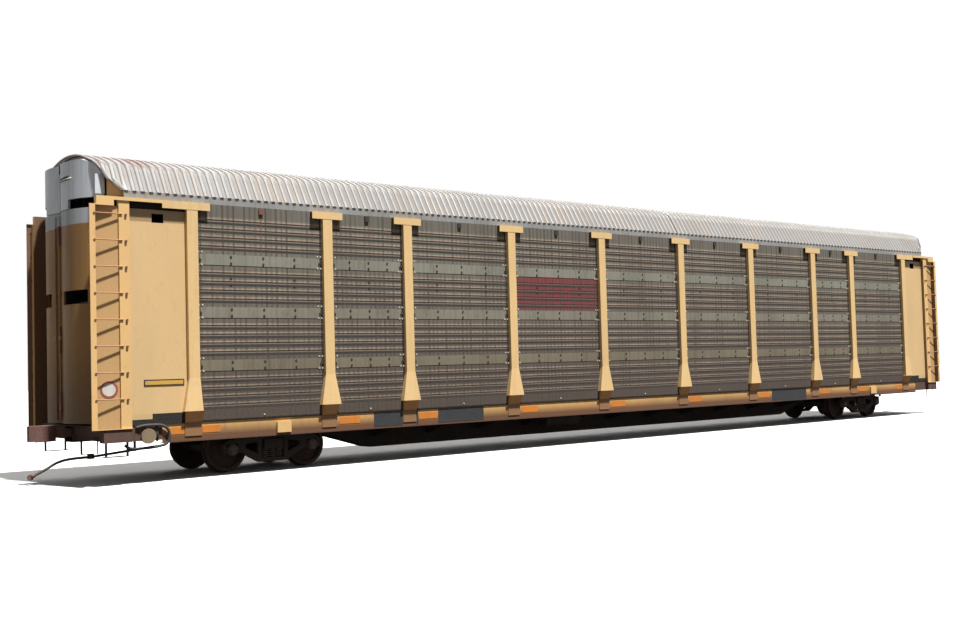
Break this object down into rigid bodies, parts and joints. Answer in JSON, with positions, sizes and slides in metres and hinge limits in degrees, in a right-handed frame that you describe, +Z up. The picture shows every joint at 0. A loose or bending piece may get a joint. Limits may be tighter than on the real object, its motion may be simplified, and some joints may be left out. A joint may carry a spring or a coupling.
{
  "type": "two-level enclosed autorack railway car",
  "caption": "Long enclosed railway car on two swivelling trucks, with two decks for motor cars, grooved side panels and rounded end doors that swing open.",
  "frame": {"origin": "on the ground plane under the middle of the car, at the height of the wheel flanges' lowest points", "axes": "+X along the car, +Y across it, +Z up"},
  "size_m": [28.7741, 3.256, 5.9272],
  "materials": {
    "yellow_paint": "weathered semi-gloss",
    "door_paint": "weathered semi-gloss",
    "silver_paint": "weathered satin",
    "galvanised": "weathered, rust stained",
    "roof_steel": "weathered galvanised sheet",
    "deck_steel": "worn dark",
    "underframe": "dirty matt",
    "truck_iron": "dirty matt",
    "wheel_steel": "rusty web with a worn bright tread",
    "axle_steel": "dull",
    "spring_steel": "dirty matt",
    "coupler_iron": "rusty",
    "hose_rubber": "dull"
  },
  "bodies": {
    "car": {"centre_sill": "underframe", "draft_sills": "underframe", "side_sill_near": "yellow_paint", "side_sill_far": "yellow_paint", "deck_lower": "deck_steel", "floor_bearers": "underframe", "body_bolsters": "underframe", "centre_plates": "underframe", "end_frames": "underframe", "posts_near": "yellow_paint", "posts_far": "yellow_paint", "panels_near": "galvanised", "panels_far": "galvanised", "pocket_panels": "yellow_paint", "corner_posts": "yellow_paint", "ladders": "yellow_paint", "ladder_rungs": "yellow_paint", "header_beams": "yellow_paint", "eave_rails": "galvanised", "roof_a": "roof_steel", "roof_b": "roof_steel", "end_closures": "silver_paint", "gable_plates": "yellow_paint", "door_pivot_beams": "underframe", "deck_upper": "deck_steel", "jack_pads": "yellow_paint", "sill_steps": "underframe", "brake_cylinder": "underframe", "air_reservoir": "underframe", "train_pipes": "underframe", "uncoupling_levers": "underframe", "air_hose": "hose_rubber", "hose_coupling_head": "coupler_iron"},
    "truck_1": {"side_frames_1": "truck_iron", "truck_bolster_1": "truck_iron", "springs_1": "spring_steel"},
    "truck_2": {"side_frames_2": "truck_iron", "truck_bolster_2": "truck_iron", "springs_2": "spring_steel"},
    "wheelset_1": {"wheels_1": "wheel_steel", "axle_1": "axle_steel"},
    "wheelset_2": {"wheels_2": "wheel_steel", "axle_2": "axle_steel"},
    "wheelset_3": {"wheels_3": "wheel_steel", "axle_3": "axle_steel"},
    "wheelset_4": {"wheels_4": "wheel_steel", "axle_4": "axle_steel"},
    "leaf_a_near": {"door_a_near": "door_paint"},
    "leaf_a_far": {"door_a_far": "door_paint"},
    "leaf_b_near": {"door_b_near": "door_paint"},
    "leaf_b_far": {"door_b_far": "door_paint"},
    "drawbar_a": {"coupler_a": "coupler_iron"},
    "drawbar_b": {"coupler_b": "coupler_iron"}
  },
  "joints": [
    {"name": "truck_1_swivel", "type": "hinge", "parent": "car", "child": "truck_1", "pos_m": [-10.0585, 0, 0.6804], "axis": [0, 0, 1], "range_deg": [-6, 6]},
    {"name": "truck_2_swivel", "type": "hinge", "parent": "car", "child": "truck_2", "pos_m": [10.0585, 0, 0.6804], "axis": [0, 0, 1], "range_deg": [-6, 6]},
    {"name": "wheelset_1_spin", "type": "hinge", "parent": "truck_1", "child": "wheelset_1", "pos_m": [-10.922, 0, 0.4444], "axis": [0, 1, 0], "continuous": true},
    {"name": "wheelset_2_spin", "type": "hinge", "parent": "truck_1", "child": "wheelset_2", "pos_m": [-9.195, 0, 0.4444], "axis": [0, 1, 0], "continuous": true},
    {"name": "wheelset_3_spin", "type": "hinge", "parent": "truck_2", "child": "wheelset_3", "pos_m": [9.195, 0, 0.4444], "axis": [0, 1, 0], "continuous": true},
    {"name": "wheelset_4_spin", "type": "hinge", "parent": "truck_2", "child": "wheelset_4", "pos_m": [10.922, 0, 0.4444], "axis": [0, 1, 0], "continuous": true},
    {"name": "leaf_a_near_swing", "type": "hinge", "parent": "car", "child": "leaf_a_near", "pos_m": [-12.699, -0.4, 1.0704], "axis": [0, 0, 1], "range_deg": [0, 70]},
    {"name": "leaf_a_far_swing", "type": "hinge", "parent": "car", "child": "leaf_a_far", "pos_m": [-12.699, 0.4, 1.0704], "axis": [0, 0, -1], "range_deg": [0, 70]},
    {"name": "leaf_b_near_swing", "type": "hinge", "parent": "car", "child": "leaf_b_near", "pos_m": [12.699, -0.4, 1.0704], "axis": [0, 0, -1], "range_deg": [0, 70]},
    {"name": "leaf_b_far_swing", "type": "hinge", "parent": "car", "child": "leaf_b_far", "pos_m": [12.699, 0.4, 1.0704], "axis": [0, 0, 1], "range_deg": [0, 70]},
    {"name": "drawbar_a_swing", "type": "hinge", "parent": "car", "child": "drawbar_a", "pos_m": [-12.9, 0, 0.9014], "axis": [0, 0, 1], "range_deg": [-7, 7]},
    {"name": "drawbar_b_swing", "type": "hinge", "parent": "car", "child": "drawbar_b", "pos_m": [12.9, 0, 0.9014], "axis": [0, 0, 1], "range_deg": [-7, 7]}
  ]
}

• • • • • • •

Which lines include "joints"? Copy each of them out.

Break this object down into rigid bodies, parts and joints. Answer in JSON, with positions, sizes and slides in metres and hinge limits in degrees, in a right-handed frame that you describe, +Z up. The picture shows every joint at 0. A loose or bending piece may get a joint. Limits may be tighter than on the real object, its motion may be simplified, and some joints may be left out. A joint may carry a spring or a coupling.
  "joints": [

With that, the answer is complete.